• DATA SECTION:

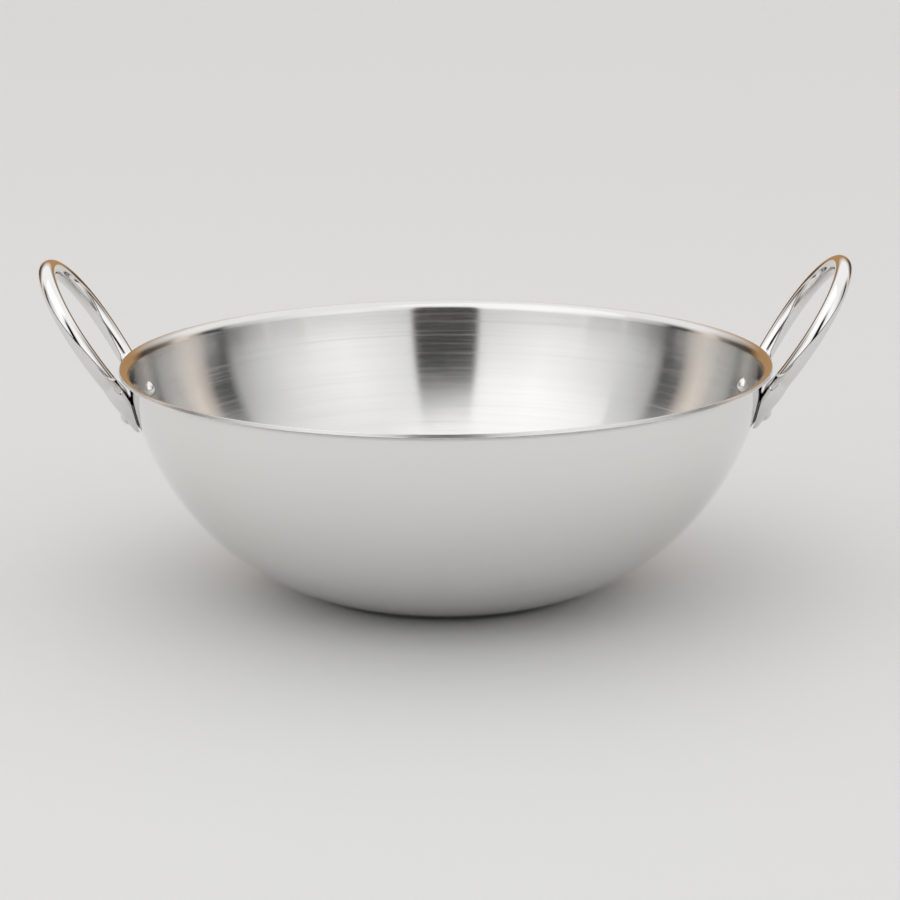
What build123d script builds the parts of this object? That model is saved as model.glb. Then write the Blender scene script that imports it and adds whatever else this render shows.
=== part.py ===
from build123d import *
import os
from math import atan2, cos, radians, sin

# A flat-based kadai: a deep round bowl of bonded three-layer sheet with a flared lip, and two upright
# loop handles of round rod. Each handle end is pressed into a foot that is shaped to the wall and held
# by one rivet. Lengths are in millimetres, angles in degrees, +Z is up, the origin is the centre of
# the base's underside and the handles stand on the X axis.

os.makedirs("parts", exist_ok=True)

# Bowl, measured on its outer face
rim_radius = 152.0
bowl_height = 108.5
base_flat_radius = 50.0
knuckle_radius = 40.0
knuckle_slope = 14.0
belly_slope = 45.5
wall_slope = 81.5
lip_slope = 15.0
lip_bend_radius = 3.2
lip_flat_length = 1.5

# Sheet layers, from the outside in
outer_skin_thickness = 0.4
core_thickness = 1.0
inner_skin_thickness = 0.4
lip_edge_round = 0.3

# Loop handles: the stand-off is from the rim to the rod's centre line, level with the rim, and the
# loop height runs in the handle's own plane, from that level to the top of the centre line.
rod_diameter = 8.0
handle_stand_off = 4.2
handle_tilt = 32.5
loop_height = 51.6
loop_top_radius = 35.5
loop_side_radius = 60.0
leg_slant = 20.0

# Feet: lengths along the leg, measured from the rivet
foot_width = 11.0
foot_thickness = 7.8
foot_above_rivet = 13.6
foot_below_rivet = 9.4
foot_shoulder_length = 5.0
foot_end_round = 4.5
foot_edge_round = 2.4

# Rivets: the leg distance runs from the end of the loop's side arc
rivet_leg_distance = 19.8
rivet_shank_diameter = 5.0
rivet_hole_clearance = 0.05
rivet_head_diameter = 7.5
rivet_head_height = 2.2
rivet_head_gap = 0.06
cut_overrun = 2.0

# Names and directions of the handles along X, and of each one's feet along Y
sides = {"left": -1, "right": 1}
ends = {"front": -1, "back": 1}
quarter_turn = 90.0

wall_thickness = outer_skin_thickness + core_thickness + inner_skin_thickness


def arc_gain(low_slope, high_slope):
    """Gain in radius and in height along a unit arc between two slopes, as positive numbers."""
    low, high = radians(low_slope), radians(high_slope)
    return sin(high) - sin(low), cos(low) - cos(high)


# The lip bends outwards, runs on straight and ends in a cut edge square to the sheet, so the rim radius
# is at the outer corner of that edge and the bowl's full height at the inner one.
lip_bend_r, lip_bend_z = arc_gain(lip_slope, wall_slope)
lip_flat_r = lip_flat_length * cos(radians(lip_slope))
lip_flat_z = lip_flat_length * sin(radians(lip_slope))
lip_edge_z = wall_thickness * cos(radians(lip_slope))
lip_root_radius = rim_radius - lip_bend_radius * lip_bend_r - lip_flat_r
lip_root_height = bowl_height - lip_edge_z - lip_bend_radius * lip_bend_z - lip_flat_z

# The belly and the wall are two tangent arcs between the knuckle and the root of the lip. Their radii
# are the pair that reaches the root both in radius and in height.
knuckle_gain_r, knuckle_gain_z = arc_gain(0, knuckle_slope)
belly_gain_r, belly_gain_z = arc_gain(knuckle_slope, belly_slope)
wall_gain_r, wall_gain_z = arc_gain(belly_slope, wall_slope)
reach_r = lip_root_radius - base_flat_radius - knuckle_radius * knuckle_gain_r
reach_z = lip_root_height - knuckle_radius * knuckle_gain_z
determinant = belly_gain_r * wall_gain_z - wall_gain_r * belly_gain_z
belly_radius = (reach_r * wall_gain_z - reach_z * wall_gain_r) / determinant
wall_radius = (reach_z * belly_gain_r - reach_r * belly_gain_z) / determinant


def next_centre(centre, radius, next_radius, slope):
    """Centre of the arc that carries on from another one at this slope, in radius and height."""
    step = radius - next_radius
    return centre[0] + step * sin(radians(slope)), centre[1] - step * cos(radians(slope))


knuckle_centre = (base_flat_radius, knuckle_radius)
belly_centre = next_centre(knuckle_centre, knuckle_radius, belly_radius, knuckle_slope)
wall_centre = next_centre(belly_centre, belly_radius, wall_radius, belly_slope)
lip_centre = next_centre(wall_centre, wall_radius, -lip_bend_radius, wall_slope)


def wall_line(depth):
    """Draws the bowl's profile this deep inside the outer face and returns its end at the lip."""
    convex_arcs = (
        (knuckle_centre, knuckle_radius, 0, knuckle_slope),
        (belly_centre, belly_radius, knuckle_slope, belly_slope),
        (wall_centre, wall_radius, belly_slope, wall_slope),
    )
    Line((0, depth), (base_flat_radius, depth))
    for centre, radius, low_slope, high_slope in convex_arcs:
        CenterArc(centre, radius - depth, low_slope - quarter_turn, high_slope - low_slope)
    bend = CenterArc(lip_centre, lip_bend_radius + depth, wall_slope + quarter_turn, lip_slope - wall_slope)
    flat = Line(bend @ 1, bend @ 1 + Vector(lip_flat_r, lip_flat_z))
    return flat @ 1


def layer_section(depth, thickness):
    """Half section of one sheet layer that starts this deep inside the outer face."""
    with BuildSketch(Plane.XZ, mode=Mode.PRIVATE) as section:
        with BuildLine():
            outer_end = wall_line(depth)
            inner_end = wall_line(depth + thickness)
            Line(outer_end, inner_end)
            Line((0, depth), (0, depth + thickness))
        make_face()
    return section.sketch


def bowl_section():
    """Half section of everything within the bowl's outer face, which the feet are shaped to."""
    with BuildSketch(Plane.XZ, mode=Mode.PRIVATE) as section:
        with BuildLine():
            lip_end = wall_line(0)
            Polyline((lip_end.X, lip_end.Y), (0, lip_end.Y), (0, 0))
        make_face()
    return section.sketch


def loop_plane(side):
    """Leaning plane of one handle's centre line: x lies along Y, y points up and z outwards."""
    lean = radians(handle_tilt)
    return Plane(
        origin=(side * (rim_radius + handle_stand_off), 0, bowl_height),
        x_dir=(0, side, 0),
        z_dir=(side * cos(lean), 0, -sin(lean)),
    )


# Lower end of the loop's side arc, in the loop plane
loop_centre = loop_height - loop_top_radius
leg_top_across = loop_top_radius + loop_side_radius * (cos(radians(leg_slant)) - 1)
leg_top_up = loop_centre - loop_side_radius * sin(radians(leg_slant))

# Where the foot starts, and the round rod above it ends, below the side arc
foot_top = rivet_leg_distance - foot_above_rivet
rod_end = foot_top - foot_shoulder_length


def leg_place(end, distance):
    """Point of a leg's centre line this far below the side arc, in the loop plane."""
    run = radians(leg_slant)
    return end * (leg_top_across - distance * sin(run)), leg_top_up - distance * cos(run)


def leg_section_plane(side, end, distance):
    """Plane square to a leg: x lies across it, y points outwards and z up the leg."""
    plane = loop_plane(side)
    run = radians(leg_slant)
    up_leg = plane.x_dir * (end * sin(run)) + plane.y_dir * cos(run)
    origin = plane.from_local_coords(leg_place(end, distance))
    return Plane(origin=origin, x_dir=plane.z_dir.cross(up_leg), z_dir=up_leg)


def loop_line(side):
    """Centre line of a handle's round rod, from one shoulder to the other."""
    with BuildLine(loop_plane(side), mode=Mode.PRIVATE) as path:
        CenterArc((0, loop_centre), loop_top_radius, 0, 2 * quarter_turn)
        for end in ends.values():
            side_centre = (end * (loop_top_radius - loop_side_radius), loop_centre)
            CenterArc(side_centre, loop_side_radius, quarter_turn * (1 - end), -end * leg_slant)
            Line(leg_place(end, 0), leg_place(end, rod_end))
    return path.line


def wall_contact(point, depth):
    """Nearest point of the wall this deep inside its outer face, and the wall's outward normal."""
    bearing = atan2(point.Y, point.X)
    centre = Vector(wall_centre[0] * cos(bearing), wall_centre[0] * sin(bearing), wall_centre[1])
    normal = (point - centre).normalized()
    return centre + normal * (wall_radius - depth), normal


def rivet_seats(side, end):
    """Seats of a rivet's two heads, each with its outward direction: on the foot, then in the bowl."""
    plane = loop_plane(side)
    on_leg = plane.from_local_coords(Vector(*leg_place(end, rivet_leg_distance)))
    inner_seat, wall_normal = wall_contact(on_leg, wall_thickness + rivet_head_gap)
    outer_seat = on_leg + plane.z_dir * (foot_thickness / 2)
    return (outer_seat, plane.z_dir), (inner_seat, wall_normal * -1)


def shank(side, end, clearance, overrun):
    """Straight rod between the seats of a rivet's heads, longer by the overrun at both ends."""
    (outer_seat, _), (inner_seat, _) = rivet_seats(side, end)
    axis = (outer_seat - inner_seat).normalized()
    with BuildPart(mode=Mode.PRIVATE) as rod:
        with BuildSketch(Plane(inner_seat - axis * overrun, z_dir=axis)):
            Circle(rivet_shank_diameter / 2 + clearance)
        extrude(amount=(outer_seat - inner_seat).length + 2 * overrun)
    return rod.part


def rivet_hole(side, end):
    """Hole for a rivet through a foot and the wall's layers."""
    return shank(side, end, rivet_hole_clearance, cut_overrun)


def dome(seat, direction):
    """Rivet head: a flat-bottomed dome on its seat."""
    head_radius = rivet_head_diameter / 2
    dome_radius = (head_radius**2 + rivet_head_height**2) / (2 * rivet_head_height)
    seat_plane = Plane(seat, z_dir=direction)
    with BuildPart(seat_plane, mode=Mode.PRIVATE) as head:
        with Locations((0, 0, rivet_head_height - dome_radius)):
            Sphere(dome_radius)
        split(bisect_by=seat_plane, keep=Keep.TOP)
    return head.part


def pressed_foot(side, end):
    """Flat foot at the end of a leg, before it is cut to the wall."""
    length = foot_above_rivet + foot_below_rivet
    top = leg_section_plane(side, end, foot_top)
    face_plane = Plane(origin=top.origin, x_dir=top.x_dir, z_dir=top.y_dir)
    up_leg = Axis(top.origin, top.z_dir)
    outwards = Axis(top.origin, top.y_dir)
    with BuildPart(mode=Mode.PRIVATE) as foot:
        with BuildSketch(face_plane):
            with Locations((0, length / 2)):
                Rectangle(foot_width, length)
            fillet(vertices().sort_by(Axis.Y)[-2:], foot_end_round)
        extrude(amount=foot_thickness / 2, both=True)
        for face_index in (0, -1):
            face = faces().sort_by(outwards)[face_index]
            fillet(face.edges().sort_by(up_leg)[:-1], foot_edge_round)
    return foot.part


all_holes = [rivet_hole(side, end) for side in sides.values() for end in ends.values()]

with BuildPart() as outer_skin:
    revolve(layer_section(0, outer_skin_thickness), axis=Axis.Z)
    cut_edge = faces().sort_by(Axis.Z)[-1]
    fillet(cut_edge.edges().filter_by(GeomType.CIRCLE).sort_by(Axis.Z)[0], lip_edge_round)
    add(all_holes, mode=Mode.SUBTRACT)
outer_skin.part.label = "outer_skin"
export_step(outer_skin.part, "parts/outer_skin.step")

with BuildPart() as core:
    revolve(layer_section(outer_skin_thickness, core_thickness), axis=Axis.Z)
    add(all_holes, mode=Mode.SUBTRACT)
core.part.label = "core"
export_step(core.part, "parts/core.step")

with BuildPart() as inner_skin:
    revolve(layer_section(outer_skin_thickness + core_thickness, inner_skin_thickness), axis=Axis.Z)
    cut_edge = faces().sort_by(Axis.Z)[-1]
    fillet(cut_edge.edges().filter_by(GeomType.CIRCLE).sort_by(Axis.Z)[-1], lip_edge_round)
    add(all_holes, mode=Mode.SUBTRACT)
inner_skin.part.label = "inner_skin"
export_step(inner_skin.part, "parts/inner_skin.step")

for side_name, side in sides.items():
    rod_line = loop_line(side)
    feet = [pressed_foot(side, end) for end in ends.values()]
    foot_holes = [rivet_hole(side, end) for end in ends.values()]
    with BuildPart() as handle:
        with BuildSketch(leg_section_plane(side, ends["back"], rod_end)):
            Circle(rod_diameter / 2)
        sweep(path=rod_line)
        for end in ends.values():
            with BuildSketch(leg_section_plane(side, end, rod_end)):
                Circle(rod_diameter / 2)
            with BuildSketch(leg_section_plane(side, end, foot_top)):
                RectangleRounded(foot_width, foot_thickness, foot_edge_round)
            loft()
        add(feet)
        revolve(bowl_section(), axis=Axis.Z, mode=Mode.SUBTRACT)
        add(foot_holes, mode=Mode.SUBTRACT)
    handle.part.label = f"handle_{side_name}"
    export_step(handle.part, f"parts/handle_{side_name}.step")

    for end_name, end in ends.items():
        heads = [dome(seat, direction) for seat, direction in rivet_seats(side, end)]
        body = shank(side, end, 0, 0)
        with BuildPart() as rivet:
            add(body)
            add(heads)
        rivet.part.label = f"rivet_{side_name}_{end_name}"
        export_step(rivet.part, f"parts/rivet_{side_name}_{end_name}.step")
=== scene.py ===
from math import acos, atan2, cos, pi, radians, sin

import bpy
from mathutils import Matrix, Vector


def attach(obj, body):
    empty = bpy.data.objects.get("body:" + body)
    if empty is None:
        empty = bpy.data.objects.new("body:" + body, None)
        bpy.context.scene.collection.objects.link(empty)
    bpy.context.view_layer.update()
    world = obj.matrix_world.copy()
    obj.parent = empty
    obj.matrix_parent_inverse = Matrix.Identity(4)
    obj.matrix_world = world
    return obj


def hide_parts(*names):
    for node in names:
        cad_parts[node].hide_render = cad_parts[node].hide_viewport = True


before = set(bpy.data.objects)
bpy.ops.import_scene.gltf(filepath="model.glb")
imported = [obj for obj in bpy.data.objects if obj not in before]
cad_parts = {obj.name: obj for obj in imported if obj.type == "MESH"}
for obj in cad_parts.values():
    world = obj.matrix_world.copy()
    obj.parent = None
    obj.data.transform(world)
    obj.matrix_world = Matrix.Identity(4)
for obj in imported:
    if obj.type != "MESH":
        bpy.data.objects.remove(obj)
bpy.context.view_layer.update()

bl_info = {
    "name": "Flat-based kadai",
    "version": (1, 0, 0),
    "blender": (4, 5, 0),
    "location": "3D View > Sidebar > Kadai",
    "description": "Layered steel cooking bowl with a flared lip and two riveted loop handles",
    "category": "Add Mesh",
}

quarter_turn = pi / 2
full_turn = 2 * pi
merge_distance = 1e-6
# Least part of a unit normal along an axis for a face to count as facing that way
facing = 0.5
# Angles between faces, in degrees, past which their edge stays crisp
wall_crease = 50
rod_crease = 32
rivet_crease = 35


def length(name, description, default):
    """Length property in metres."""
    return bpy.props.FloatProperty(
        name=name, description=description, default=default, unit="LENGTH", precision=5
    )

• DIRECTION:
Begin with the first line of the listing and copy exactly through the line that contains "from math import atan2, cos, radians, sin", please, keeping both ends and leaving out everything after.

• ANSWER TO THIS PROBLEM:
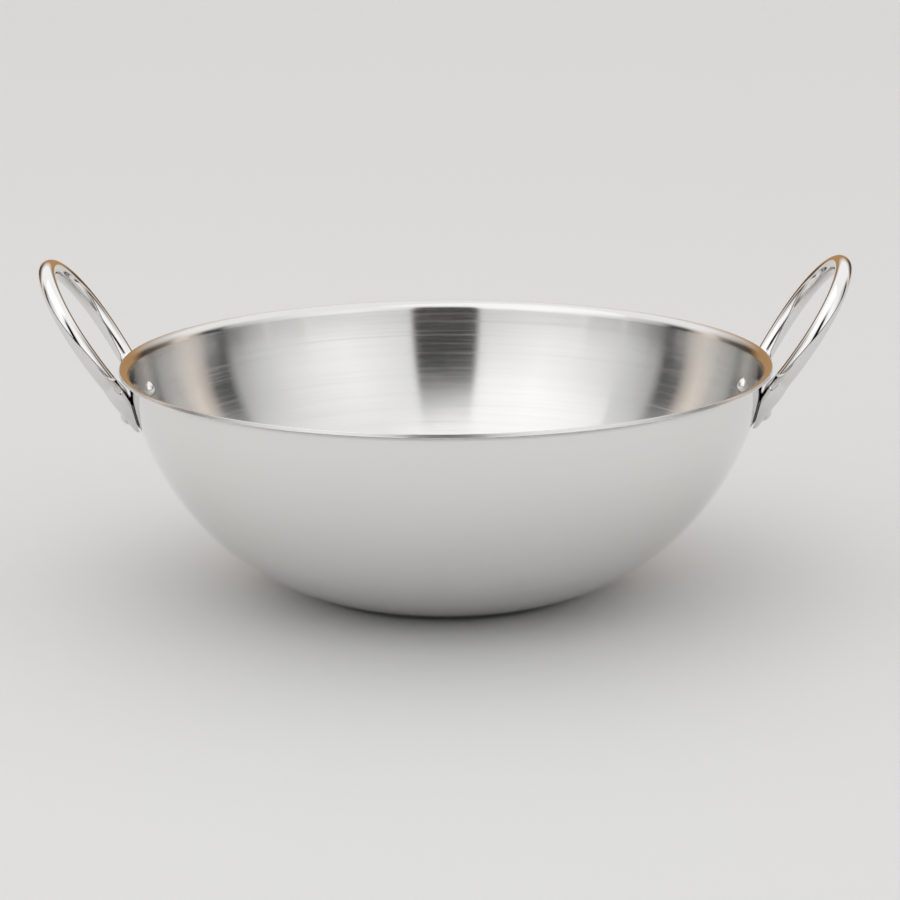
What build123d script builds the parts of this object? That model is saved as model.glb. Then write the Blender scene script that imports it and adds whatever else this render shows.
=== part.py ===
from build123d import *
import os
from math import atan2, cos, radians, sin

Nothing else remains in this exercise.